Melech (1915)
Fox News is the media monolith network loved by half of America and reviled by the other half. What its millions of viewers do not know is the story of the man behind the conservative station -movie mogul William Fox.
The opening credits of a storied life began in 1879 with the birth of Wilhelm Fuchs to German-speaking Orthodox Jewish parents in Tulchva, a Hungarian village. At nine months old, his family left Europe and ended up in the Lower East Side of Manhattan where he became William Fox, the eldest of twelve children. At age ten, William organized a group of children from his tenement to sell candy on commission in Central Park. The next year, William left school to work in the garment industry at D. Cohen and Sons; he faked illness in order to have a day off to attend his Bar Mitzvah. When he was twenty, he married sixteen-year-old Eva Leo; he remained steadfast in his devotion to his wife and daughters, Mona and Belle.
In his mid-twenties, William bought his first nickelodeon, (so called as admission to the three-minute moving-picture was five cents,) that served as his entry into the movie business, and soon owned dozens more including a 600 seat Brooklyn theater. As movies were deemed the watering-hole of degenerates, as an enticement, William included live carnival acts.
In Fort Lee, New Jersey, William leased a vacant studio that he christened Fox Film Corporation. Fox became a hit when it hired screen siren Theda Bara, (Theodosia Goodman,) who hissed, “kiss me, my fool!” He also launched the career of cowboy actor John Wayne. The following year, William moved his operation to Hollywood, now the site of Century City. His studio produced big-budget films such as What Price Glory? His film, Sunrise, won five out of twelve awards at the inaugural Academy Awards ceremony in 1929, William instituted “Fox News” that utilized the new medium of sound. A Fox newsreel covered the transatlantic flight of Charles Lindberg where audiences heard the Spirit of St. Louis roaring down the runway. Mussolini, the first Oscars, the Miss America pageant, and the Hindenburg all performed for Fox’s Movietone.
William’s initial investment of $1,666 transformed to $3,000,000. He owned a mansion on Long Island and a spectacular yacht. However, two crashes brought the walls of his Hollywood Jericho down. The first was a devastating car accident where his Rolls-Royce collided with a woman in a Chrysler. The accident resulted in William’s three-month hospitalization and his chauffeur’s death. While recovering, the Stock Market crash put a chokehold on William’s fortune, and he lost the grip on the company he had created. In a merger, new owner, Darryl F. Zanuck, created 20th Century Fox. An infuriated William railed against the banks that refused to bail him out, a fact he attributed to anti-Semitism. Trying to stave off bankruptcy, William tried to bribe a judge, and ended up serving five months in Lewisburg federal penitentiary. At his 1952 passing, no one from the industry he had spearheaded came to his funeral. Although a mostly forgotten footnote, William’s name lives on in 20th century Fox studios, and Rupert Murdoch’s Fox News.

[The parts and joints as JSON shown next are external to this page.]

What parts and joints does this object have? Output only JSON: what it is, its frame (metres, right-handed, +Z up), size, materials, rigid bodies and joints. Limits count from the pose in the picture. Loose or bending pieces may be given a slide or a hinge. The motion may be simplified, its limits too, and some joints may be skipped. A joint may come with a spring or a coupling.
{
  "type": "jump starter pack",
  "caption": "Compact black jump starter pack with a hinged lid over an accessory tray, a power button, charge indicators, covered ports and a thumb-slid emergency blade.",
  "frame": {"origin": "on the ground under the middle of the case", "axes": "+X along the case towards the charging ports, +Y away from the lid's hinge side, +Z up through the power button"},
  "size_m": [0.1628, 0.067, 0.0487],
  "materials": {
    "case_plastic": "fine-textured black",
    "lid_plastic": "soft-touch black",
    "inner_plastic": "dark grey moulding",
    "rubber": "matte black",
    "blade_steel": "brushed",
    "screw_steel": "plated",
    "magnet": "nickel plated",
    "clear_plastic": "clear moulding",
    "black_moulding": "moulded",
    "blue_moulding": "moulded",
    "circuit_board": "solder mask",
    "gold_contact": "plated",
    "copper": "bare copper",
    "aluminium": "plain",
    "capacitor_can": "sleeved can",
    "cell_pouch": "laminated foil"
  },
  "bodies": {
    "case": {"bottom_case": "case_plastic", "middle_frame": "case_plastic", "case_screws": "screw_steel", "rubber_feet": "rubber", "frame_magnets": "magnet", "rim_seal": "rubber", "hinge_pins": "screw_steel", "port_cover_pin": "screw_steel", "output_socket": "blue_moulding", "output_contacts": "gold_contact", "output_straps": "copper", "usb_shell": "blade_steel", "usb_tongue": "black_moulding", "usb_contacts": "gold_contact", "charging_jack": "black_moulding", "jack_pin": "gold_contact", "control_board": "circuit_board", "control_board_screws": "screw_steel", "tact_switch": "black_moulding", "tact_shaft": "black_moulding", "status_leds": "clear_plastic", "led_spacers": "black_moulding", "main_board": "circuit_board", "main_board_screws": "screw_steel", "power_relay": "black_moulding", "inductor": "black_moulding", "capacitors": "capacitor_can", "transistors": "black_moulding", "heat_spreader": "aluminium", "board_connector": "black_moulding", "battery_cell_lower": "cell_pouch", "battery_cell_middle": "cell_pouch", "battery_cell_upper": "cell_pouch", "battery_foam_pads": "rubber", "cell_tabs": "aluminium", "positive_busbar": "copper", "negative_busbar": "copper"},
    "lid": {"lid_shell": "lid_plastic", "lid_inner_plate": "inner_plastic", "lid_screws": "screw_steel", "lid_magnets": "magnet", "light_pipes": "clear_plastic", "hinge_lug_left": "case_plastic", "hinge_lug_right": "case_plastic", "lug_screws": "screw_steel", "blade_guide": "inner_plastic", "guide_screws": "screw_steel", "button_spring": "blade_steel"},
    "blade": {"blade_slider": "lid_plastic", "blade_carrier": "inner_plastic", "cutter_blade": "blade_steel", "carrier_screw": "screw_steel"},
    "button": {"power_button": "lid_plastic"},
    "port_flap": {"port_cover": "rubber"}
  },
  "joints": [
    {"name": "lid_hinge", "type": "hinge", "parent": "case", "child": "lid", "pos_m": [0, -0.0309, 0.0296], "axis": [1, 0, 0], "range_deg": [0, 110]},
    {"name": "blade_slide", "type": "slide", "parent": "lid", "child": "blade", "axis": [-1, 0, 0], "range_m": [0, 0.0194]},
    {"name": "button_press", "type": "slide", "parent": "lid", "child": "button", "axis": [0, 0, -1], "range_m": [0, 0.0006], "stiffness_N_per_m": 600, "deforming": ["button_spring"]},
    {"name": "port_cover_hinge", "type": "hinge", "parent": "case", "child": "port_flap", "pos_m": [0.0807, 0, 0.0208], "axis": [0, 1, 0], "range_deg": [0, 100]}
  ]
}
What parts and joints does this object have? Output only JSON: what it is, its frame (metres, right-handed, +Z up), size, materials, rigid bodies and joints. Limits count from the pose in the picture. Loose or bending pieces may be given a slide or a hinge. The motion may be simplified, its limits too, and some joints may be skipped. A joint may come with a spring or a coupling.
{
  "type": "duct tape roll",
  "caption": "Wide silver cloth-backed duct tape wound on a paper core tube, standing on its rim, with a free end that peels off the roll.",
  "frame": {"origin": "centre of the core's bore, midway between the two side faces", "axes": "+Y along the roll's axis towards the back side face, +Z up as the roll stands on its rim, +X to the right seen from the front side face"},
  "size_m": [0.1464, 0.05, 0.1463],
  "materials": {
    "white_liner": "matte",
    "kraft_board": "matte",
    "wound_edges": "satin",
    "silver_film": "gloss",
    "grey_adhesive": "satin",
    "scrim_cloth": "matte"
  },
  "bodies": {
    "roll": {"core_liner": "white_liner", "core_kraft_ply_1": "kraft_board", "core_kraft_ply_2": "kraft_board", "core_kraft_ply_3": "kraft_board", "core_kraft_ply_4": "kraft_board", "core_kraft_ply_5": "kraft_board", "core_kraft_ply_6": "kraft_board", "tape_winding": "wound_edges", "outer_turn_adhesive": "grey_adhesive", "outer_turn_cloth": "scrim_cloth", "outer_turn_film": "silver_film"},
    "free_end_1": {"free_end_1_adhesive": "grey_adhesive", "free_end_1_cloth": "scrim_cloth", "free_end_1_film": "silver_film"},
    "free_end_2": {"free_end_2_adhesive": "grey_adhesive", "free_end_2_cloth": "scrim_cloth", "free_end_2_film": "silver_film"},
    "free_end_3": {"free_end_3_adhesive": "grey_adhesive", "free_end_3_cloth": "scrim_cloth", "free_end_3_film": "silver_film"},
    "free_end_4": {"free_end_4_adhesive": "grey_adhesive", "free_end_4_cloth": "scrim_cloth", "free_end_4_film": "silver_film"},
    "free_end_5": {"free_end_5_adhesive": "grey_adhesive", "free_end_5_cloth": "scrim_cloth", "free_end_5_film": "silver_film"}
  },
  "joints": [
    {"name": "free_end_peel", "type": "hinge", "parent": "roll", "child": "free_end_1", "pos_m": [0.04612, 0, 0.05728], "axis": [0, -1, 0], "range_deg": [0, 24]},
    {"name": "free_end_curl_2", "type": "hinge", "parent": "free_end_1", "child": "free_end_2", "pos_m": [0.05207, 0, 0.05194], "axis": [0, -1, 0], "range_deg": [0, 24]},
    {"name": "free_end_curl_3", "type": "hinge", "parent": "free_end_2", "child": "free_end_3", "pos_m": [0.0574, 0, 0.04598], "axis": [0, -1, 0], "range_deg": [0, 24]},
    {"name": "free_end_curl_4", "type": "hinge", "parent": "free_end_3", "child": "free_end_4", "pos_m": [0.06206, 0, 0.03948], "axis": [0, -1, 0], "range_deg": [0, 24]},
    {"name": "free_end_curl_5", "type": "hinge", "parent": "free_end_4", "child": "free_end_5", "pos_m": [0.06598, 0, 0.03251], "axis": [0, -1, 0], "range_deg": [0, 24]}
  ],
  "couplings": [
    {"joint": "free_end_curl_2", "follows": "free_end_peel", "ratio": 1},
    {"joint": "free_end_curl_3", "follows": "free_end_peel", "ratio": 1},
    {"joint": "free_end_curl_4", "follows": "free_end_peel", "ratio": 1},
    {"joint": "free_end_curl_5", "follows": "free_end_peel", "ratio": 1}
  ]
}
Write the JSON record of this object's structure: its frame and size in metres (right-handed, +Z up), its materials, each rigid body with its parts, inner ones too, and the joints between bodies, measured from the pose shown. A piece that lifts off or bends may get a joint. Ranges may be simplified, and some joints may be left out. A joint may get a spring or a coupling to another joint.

Broken in spirit, his niece asked William how he could still believe in God. William answered with an analogy. A boy told his friend that he had asked God for skates, pony, and bike. When the friend asked to see the gifts, the boy replied that the answer had been“no.”
Although William Fox’s empire slipped through his finger, he nevertheless deserves a place in Tinseltown history. A fitting tribute to a great though flawed man can be expressed through the Hebrew name his mother had given him on the day of his Bar Mitzvah: “Melech.” “King.”